▶ _What the task asks_
Only the lines holding the string "bodies" are needed. Copy each one.

───

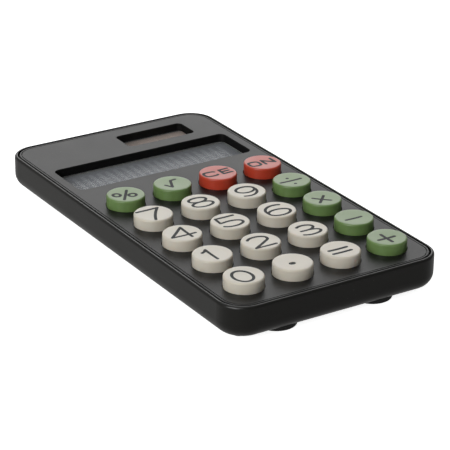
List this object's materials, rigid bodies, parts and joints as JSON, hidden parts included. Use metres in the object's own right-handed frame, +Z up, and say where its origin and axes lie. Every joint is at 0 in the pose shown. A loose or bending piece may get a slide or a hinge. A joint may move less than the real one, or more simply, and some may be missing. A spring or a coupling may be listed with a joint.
{
  "type": "desk calculator",
  "caption": "Slim rectangular desk calculator with tall round keys, a sunk wide display window and a small solar window.",
  "frame": {"origin": "middle of the base, level with the bottoms of the rubber feet", "axes": "+Z up out of the key panel, +X to the right along the key rows, +Y from the front edge towards the display"},
  "size_m": [0.0886, 0.1648, 0.0182],
  "materials": {
    "case_plastic": "fine moulded texture, black",
    "panel_plastic": "fine moulded texture, dark grey",
    "key_white": "satin, off-white",
    "key_green": "satin, soft green",
    "key_red": "satin, orange red",
    "foot_rubber": "matt black",
    "silicone": "translucent grey",
    "board_laminate": "brown paper laminate with a lacquer",
    "black_resin": "glossy black",
    "component_black": "matt black",
    "component_tan": "matt tan",
    "clear_window": "clear",
    "polariser_film": "satin blue grey film",
    "lcd_glass": "clear",
    "reflector_film": "brushed silver film",
    "foam": "black foam",
    "connector_rubber": "striped grey",
    "frame_plastic": "white",
    "solar_glass": "brown amorphous silicon behind glass",
    "cell_steel": "bright",
    "contact_metal": "bright",
    "wire_insulation": "satin",
    "screw_steel": "zinc plated"
  },
  "bodies": {
    "casing": {"rear_case": "case_plastic", "front_panel": "panel_plastic", "foot_front_left": "foot_rubber", "foot_front_right": "foot_rubber", "foot_back_left": "foot_rubber", "foot_back_right": "foot_rubber", "key_mat": "silicone", "circuit_board": "board_laminate", "chip_cover": "black_resin", "resistors": "component_black", "capacitors": "component_tan", "display_window": "clear_window", "lcd_front_polariser": "polariser_film", "lcd_front_glass": "lcd_glass", "lcd_rear_glass": "lcd_glass", "lcd_reflector": "reflector_film", "lcd_foam_pad": "foam", "lcd_rubber_connector": "connector_rubber", "lcd_frame": "frame_plastic", "solar_window": "clear_window", "solar_cell": "solar_glass", "button_cell": "cell_steel", "battery_contact_plus": "contact_metal", "battery_contact_minus": "contact_metal", "battery_cover": "case_plastic", "battery_wires": "wire_insulation", "solar_wires": "wire_insulation", "case_screws": "screw_steel", "board_screws": "screw_steel", "battery_cover_screw": "screw_steel"},
    "key_0": {"key_0": "key_white"},
    "key_point": {"key_point": "key_white"},
    "key_equals": {"key_equals": "key_white"},
    "key_plus": {"key_plus": "key_green"},
    "key_1": {"key_1": "key_white"},
    "key_2": {"key_2": "key_white"},
    "key_3": {"key_3": "key_white"},
    "key_minus": {"key_minus": "key_green"},
    "key_4": {"key_4": "key_white"},
    "key_5": {"key_5": "key_white"},
    "key_6": {"key_6": "key_white"},
    "key_times": {"key_times": "key_green"},
    "key_7": {"key_7": "key_white"},
    "key_8": {"key_8": "key_white"},
    "key_9": {"key_9": "key_white"},
    "key_divide": {"key_divide": "key_green"},
    "key_percent": {"key_percent": "key_green"},
    "key_root": {"key_root": "key_green"},
    "key_ce": {"key_ce": "key_red"},
    "key_on": {"key_on": "key_red"}
  },
  "joints": [
    {"name": "key_0_press", "type": "slide", "parent": "casing", "child": "key_0", "axis": [0, 0, -1], "range_m": [0, 0.0013], "stiffness_N_per_m": 400, "springref_m": -0.0006, "deforming": ["key_mat"]},
    {"name": "key_point_press", "type": "slide", "parent": "casing", "child": "key_point", "axis": [0, 0, -1], "range_m": [0, 0.0013], "stiffness_N_per_m": 400, "springref_m": -0.0006, "deforming": ["key_mat"]},
    {"name": "key_equals_press", "type": "slide", "parent": "casing", "child": "key_equals", "axis": [0, 0, -1], "range_m": [0, 0.0013], "stiffness_N_per_m": 400, "springref_m": -0.0006, "deforming": ["key_mat"]},
    {"name": "key_plus_press", "type": "slide", "parent": "casing", "child": "key_plus", "axis": [0, 0, -1], "range_m": [0, 0.0013], "stiffness_N_per_m": 400, "springref_m": -0.0006, "deforming": ["key_mat"]},
    {"name": "key_1_press", "type": "slide", "parent": "casing", "child": "key_1", "axis": [0, 0, -1], "range_m": [0, 0.0013], "stiffness_N_per_m": 400, "springref_m": -0.0006, "deforming": ["key_mat"]},
    {"name": "key_2_press", "type": "slide", "parent": "casing", "child": "key_2", "axis": [0, 0, -1], "range_m": [0, 0.0013], "stiffness_N_per_m": 400, "springref_m": -0.0006, "deforming": ["key_mat"]},
    {"name": "key_3_press", "type": "slide", "parent": "casing", "child": "key_3", "axis": [0, 0, -1], "range_m": [0, 0.0013], "stiffness_N_per_m": 400, "springref_m": -0.0006, "deforming": ["key_mat"]},
    {"name": "key_minus_press", "type": "slide", "parent": "casing", "child": "key_minus", "axis": [0, 0, -1], "range_m": [0, 0.0013], "stiffness_N_per_m": 400, "springref_m": -0.0006, "deforming": ["key_mat"]},
    {"name": "key_4_press", "type": "slide", "parent": "casing", "child": "key_4", "axis": [0, 0, -1], "range_m": [0, 0.0013], "stiffness_N_per_m": 400, "springref_m": -0.0006, "deforming": ["key_mat"]},
    {"name": "key_5_press", "type": "slide", "parent": "casing", "child": "key_5", "axis": [0, 0, -1], "range_m": [0, 0.0013], "stiffness_N_per_m": 400, "springref_m": -0.0006, "deforming": ["key_mat"]},
    {"name": "key_6_press", "type": "slide", "parent": "casing", "child": "key_6", "axis": [0, 0, -1], "range_m": [0, 0.0013], "stiffness_N_per_m": 400, "springref_m": -0.0006, "deforming": ["key_mat"]},
    {"name": "key_times_press", "type": "slide", "parent": "casing", "child": "key_times", "axis": [0, 0, -1], "range_m": [0, 0.0013], "stiffness_N_per_m": 400, "springref_m": -0.0006, "deforming": ["key_mat"]},
    {"name": "key_7_press", "type": "slide", "parent": "casing", "child": "key_7", "axis": [0, 0, -1], "range_m": [0, 0.0013], "stiffness_N_per_m": 400, "springref_m": -0.0006, "deforming": ["key_mat"]},
    {"name": "key_8_press", "type": "slide", "parent": "casing", "child": "key_8", "axis": [0, 0, -1], "range_m": [0, 0.0013], "stiffness_N_per_m": 400, "springref_m": -0.0006, "deforming": ["key_mat"]},
    {"name": "key_9_press", "type": "slide", "parent": "casing", "child": "key_9", "axis": [0, 0, -1], "range_m": [0, 0.0013], "stiffness_N_per_m": 400, "springref_m": -0.0006, "deforming": ["key_mat"]},
    {"name": "key_divide_press", "type": "slide", "parent": "casing", "child": "key_divide", "axis": [0, 0, -1], "range_m": [0, 0.0013], "stiffness_N_per_m": 400, "springref_m": -0.0006, "deforming": ["key_mat"]},
    {"name": "key_percent_press", "type": "slide", "parent": "casing", "child": "key_percent", "axis": [0, 0, -1], "range_m": [0, 0.0013], "stiffness_N_per_m": 400, "springref_m": -0.0006, "deforming": ["key_mat"]},
    {"name": "key_root_press", "type": "slide", "parent": "casing", "child": "key_root", "axis": [0, 0, -1], "range_m": [0, 0.0013], "stiffness_N_per_m": 400, "springref_m": -0.0006, "deforming": ["key_mat"]},
    {"name": "key_ce_press", "type": "slide", "parent": "casing", "child": "key_ce", "axis": [0, 0, -1], "range_m": [0, 0.0013], "stiffness_N_per_m": 400, "springref_m": -0.0006, "deforming": ["key_mat"]},
    {"name": "key_on_press", "type": "slide", "parent": "casing", "child": "key_on", "axis": [0, 0, -1], "range_m": [0, 0.0013], "stiffness_N_per_m": 400, "springref_m": -0.0006, "deforming": ["key_mat"]}
  ]
}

───

▶ _Response for this exercise_
List this object's materials, rigid bodies, parts and joints as JSON, hidden parts included. Use metres in the object's own right-handed frame, +Z up, and say where its origin and axes lie. Every joint is at 0 in the pose shown. A loose or bending piece may get a slide or a hinge. A joint may move less than the real one, or more simply, and some may be missing. A spring or a coupling may be listed with a joint.
  "bodies": {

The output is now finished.